Ausreden wie "heute ist alles anders, wir brauchen mehr und größere Windräder, wir können alles regeln" der Windkraftindustrie werden durch unsere eigene Landesregierung entkräftet. Sie schreibt 2008 an gleicher Stelle über die Bau mehrerer Kohlekraftwerke in Brunsbüttel:

"Ein weiterer wichtiger Grund für die Stromgewinnung durch Kohle am Standort Brunsbüttel ist die beabsichtigte verstärkte Nutzung der Windenergie - auch wenn das zunächst paradox klingen mag.... Der Strom aus dem Offshore (vor unseren Küsten) soll in Brunsbüttel in den großen Netzknotenpunkt eingespeist werden. Um die Schwankungen der Windenergie bei der Stromeinspeisung auszugleichen und die Frequenz zu halten, ist an diesem Einspeisepunkt ein großes Kraftwerk erforderlich. Nur so kann die Versorgung der Bürgerinnen und Bürger und der Industrie mit elektrischer Energie gewährleistet werden."

Kurz gesagt (und hier hat unsere Landesregierung technisch völlig recht), der weitere großflächige Ausbau der Windenergie an Land und auf See bedingt zwingend den Bau von neuen Kohle-Großkraftwerken rund 20 km südlich von Elpersbüttel. Und es soll nicht ein Kohlekraftwerk werden, sondern mittlerweile deren vier.

Vielleicht stimmen Sie mir zu, wenn ich Ihnen sage, daß ich dieser Energiepolitik nicht zustimmen möchte, denn hier müssen Sie die Neandertal-Technologie Kohlekraftwerke ausbauen, um die Neandertal-Technologie Windkraft zu verstärken, deren einziger Sinn die Profitmaximierung der Betreiber der Anlagen ist.
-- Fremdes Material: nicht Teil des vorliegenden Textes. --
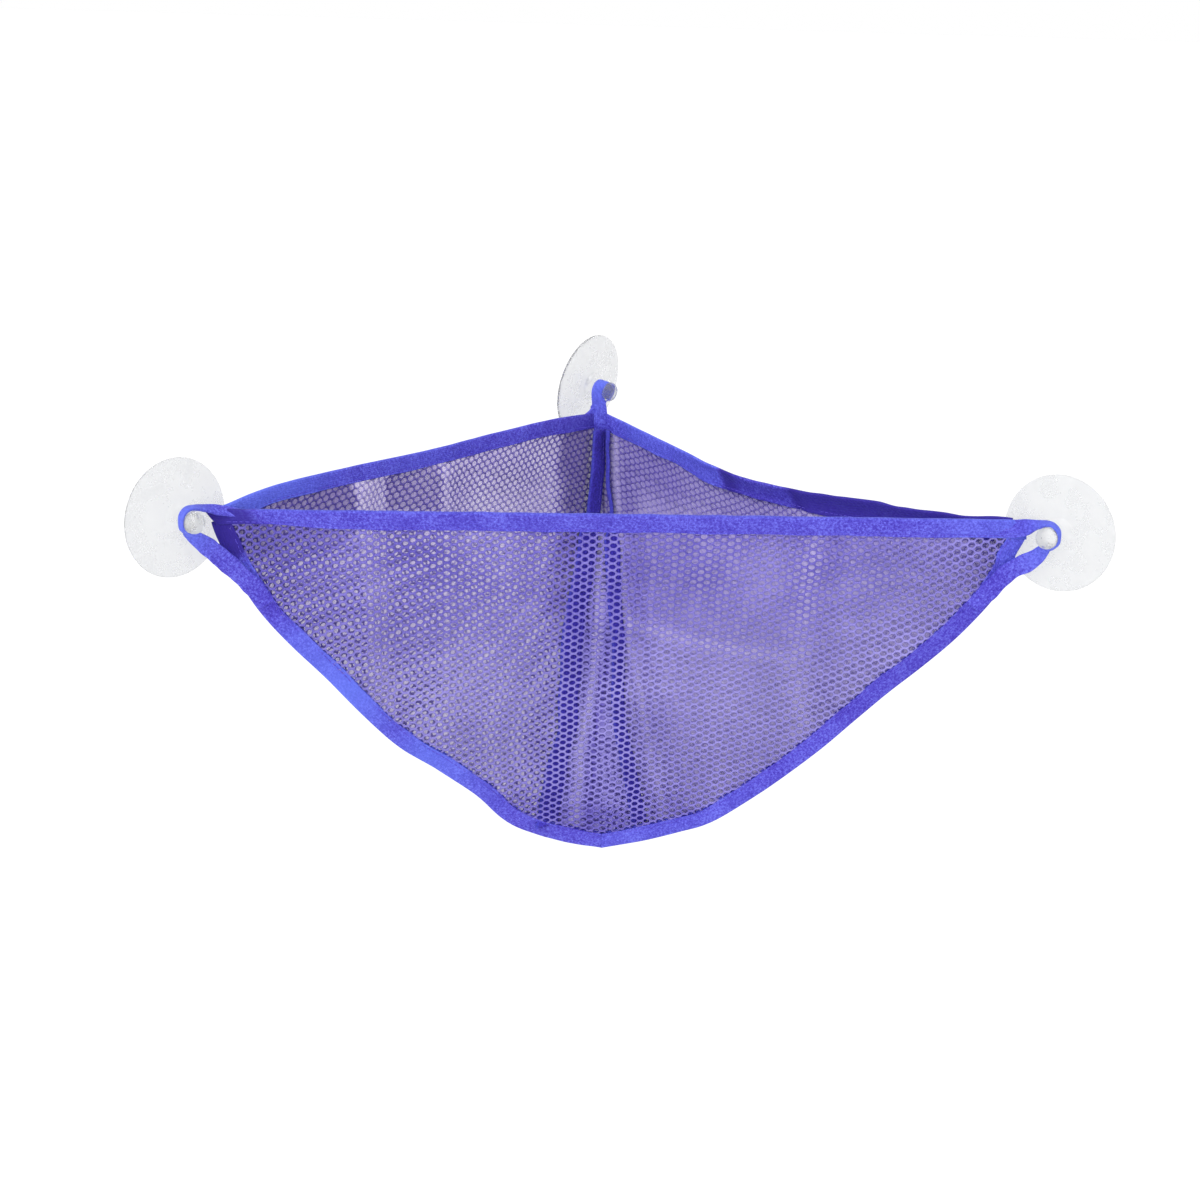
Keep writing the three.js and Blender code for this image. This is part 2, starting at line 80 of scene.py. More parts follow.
# How much a tape's width, thickness and place waver, and a strap's width and thickness
TAPE_WAVERS = ((0.035, 34), (0.14, 15), (0.22, 22))
STRAP_WAVERS = ((0.05, 11), (0.12, 6))
CLEARANCE = 0.3
NET_PITCH = 4.05
CELL_RADIUS = NET_PITCH / sqrt(3)
NET_THICKNESS = 1.2
LONG_SWAY = 0.35
SHORT_SWAY = 0.2
MATCH_GRID = 20
GRID_SHIFT = 0.27
BORDER_REACH = 0.96
FRONT_HOLE = (1.65, 1.3)
REAR_HOLE = (1.7, 1.48)
HOLE_CORNERS = 12
HOLE_EASE = 0.06
NET_HIDDEN = 4
NET_SHORT = 0.4
FILM_HALF = 0.04
STITCH_PITCH = 3.0
STITCH_LENGTH = 2.3
STITCH_RADIUS = 0.2
STITCH_INSET = 8.4
STITCH_END = 3
STITCH_SIDES = 6

# Outlines as shares: of the half width and the drop, and of a rim's way and rise
SEAM_SHARES = {
    -1: [(0, 1), (0.12, 0.974), (0.22, 0.935), (0.285, 0.89), (0.36, 0.81), (0.46, 0.728),
         (0.586, 0.629), (0.745, 0.447), (0.894, 0.28), (0.975, 0.15), (1, 0.095),
         (1.005, 0.06)],
    1: [(0, 1), (0.12, 0.972), (0.22, 0.938), (0.311, 0.894), (0.435, 0.787), (0.567, 0.652),
        (0.705, 0.493), (0.85, 0.344), (0.945, 0.23), (0.998, 0.14), (1.008, 0.09),
        (1.008, 0.055)],
}
RIM_SHARES = {
    -1: [(0, 0.12), (0.1, 0.42), (0.3, 0.61), (0.5, 0.71), (0.7, 0.92), (0.88, 1.05), (1, 1)],
    1: [(0, 0.03), (0.1, -0.05), (0.36, -0.3), (0.62, -0.22), (0.82, 0.32), (1, 1)],
}

# Creases down the rear sheets: shares of the rim at their tops and feet, depth, half width
REAR_CREASES = {
    -1: [(0.3, 0.45, 2.6, 9), (0.39, 0.54, -3.2, 9), (0.525, 0.665, 3.4, 10),
         (0.86, 0.86, -2.0, 14)],
    1: [(0.45, 0.65, 3.2, 8), (0.62, 0.74, -1.6, 16), (0.85, 0.86, -2.0, 14)],
}
CROSS_CREASE = {"side": 1, "from": (0.97, 0.53), "to": (0.56, 0.72), "depth": 3.0, "half": 7,
                "fades": (0.06, 0.03)}
RIM_FADE = 12
SEAM_FADE = 16
EDGE_FADE = 14

# Bands of painted light and shade on the rear sheets, where their folds catch or lose the
# light: a line's place at the rim, how far it drifts for each millimetre down, and the change
# of tone beyond it or on it with its width
REAR_TONE = {-1: -0.8, 1: 0.25}
TONE_STEPS = {
    -1: [(83, 0.32, 1.6, 3), (108, 0.27, -1.35, 3), (147, 0.2, 0.8, 3), (247, -0.02, -1.2, 9)],
    1: [(97, 0.34, -0.45, 7), (117, 0.34, 0.3, 2), (225, 0.0, -0.2, 26)],
}
TONE_LINES = {-1: [(148, 0.2, 0.6, 2.2), (274, 0, 1.0, 1.6)],
              1: [(116, 0.34, 1.0, 3.6), (268, 0, 0.9, 2)]}

# The light on the cross crease: a place on its line, the drift, and where it ends each way
CROSS_ACROSS = 158
CROSS_DOWN = 107
CROSS_DRIFT = 0.207
CROSS_SPAN = (150, 276)
CROSS_FADE = 14

# Suction cup, as its outline from the flat lip to the round head
CUP_RADIUS = 30
LIP_WIDTH = 3
LIP_THICKNESS = 1
HOLLOW_DEPTH = 1.6
BELL_RISE = 3.4
HUB_RADIUS = 8.5
HUB_TOP = 4.6
HUB_HEIGHT = 6
NECK_RADIUS = 3.6
NECK_LENGTH = 8
HEAD_RADIUS = 5.5
HEAD_HEIGHT = 5
CUP_TURNS = 128

# Camera of the photograph: millimetres, the focal length in the photo's pixels, and the drop,
# the yaw and the roll in degrees
PHOTO_SIDE = 1200
SENSOR = 36
FOCAL_PIXELS = 2166
CAMERA_REACH = 1200
CAMERA_TARGET = np.array([-3.5, -100, -87.5])
CAMERA_TURNS = (15, 3.82, 1.63)

# The floor, and the sun's strength with its size and its turn in degrees
FLOOR_HEIGHT = -1000
FLOOR_REACH = 400_000
SUN_ENERGY = 1.1
SUN_SIZE = 40
SUN_TURN = (50, 0, -35)


def unit(v):
    return v / np.linalg.norm(v, axis=-1, keepdims=True)


def smooth(x):
    x = np.clip(x, 0, 1)
    return x * x * (3 - 2 * x)


def blend(a, b, share):
    return a * (1 - share) + b * share


def rows_of(*columns):
    """Rows made of columns, each an array or a number: points from their coordinates."""
    return np.stack(np.broadcast_arrays(*columns), -1)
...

Ein tragfähige Energiepolitik kann nur bedeuten, daß wir die Energieversorgung (das gilt für Wärme und netzfähigen Strom) dezentralisieren und uns gerade in der ländlichen Fläche von einer veralteten zentralen Politik der Großnetze abwenden hin zu einem regionalen Ausbau des Strom- und Fernwärmenetzes bei lokaler Erzeugung. Das funktioniert bei unserem nördlichen Nachbarn bereits sehr gut. Mein Vorschlag: Lassen Sie sich das einmal nördlich der Grenze zeigen und fangen Sie in Elpersbüttel an, sich Gedanken über die genossenschaftliche regionale Energieerzeugung zu machen. Nur von Solarzellen auf dem Dach und Windrädern auf dem Feld kann man als Landwirt auf Dauer auch nicht leben.